-- DATA RECORDS --
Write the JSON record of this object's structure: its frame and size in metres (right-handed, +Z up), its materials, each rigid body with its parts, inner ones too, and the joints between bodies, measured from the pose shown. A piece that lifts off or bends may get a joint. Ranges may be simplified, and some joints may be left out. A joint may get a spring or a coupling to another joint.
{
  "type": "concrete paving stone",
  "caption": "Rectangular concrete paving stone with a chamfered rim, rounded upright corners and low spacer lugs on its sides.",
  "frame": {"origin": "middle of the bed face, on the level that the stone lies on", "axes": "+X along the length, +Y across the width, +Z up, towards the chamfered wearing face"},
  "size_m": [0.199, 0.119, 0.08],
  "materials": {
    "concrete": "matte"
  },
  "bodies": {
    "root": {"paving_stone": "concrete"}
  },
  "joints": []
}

==

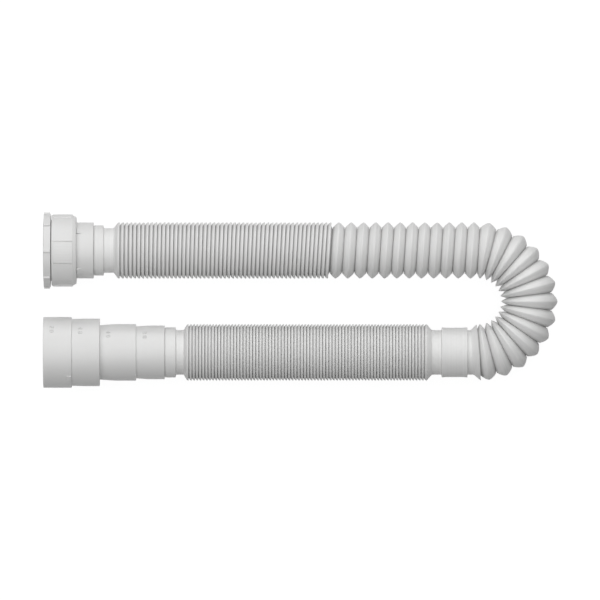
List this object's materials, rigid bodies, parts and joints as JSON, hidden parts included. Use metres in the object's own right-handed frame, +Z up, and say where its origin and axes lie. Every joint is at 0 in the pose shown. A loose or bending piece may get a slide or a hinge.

-- PROBLEM TO SOLVE --
From the listing above, copy all lines holding the word "object".

-- EXPECTED OUTPUT --
Write the JSON record of this object's structure: its frame and size in metres (right-handed, +Z up), its materials, each rigid body with its parts, inner ones too, and the joints between bodies, measured from the pose shown. A piece that lifts off or bends may get a joint. Ranges may be simplified, and some joints may be left out. A joint may get a spring or a coupling to another joint.
List this object's materials, rigid bodies, parts and joints as JSON, hidden parts included. Use metres in the object's own right-handed frame, +Z up, and say where its origin and axes lie. Every joint is at 0 in the pose shown. A loose or bending piece may get a slide or a hinge.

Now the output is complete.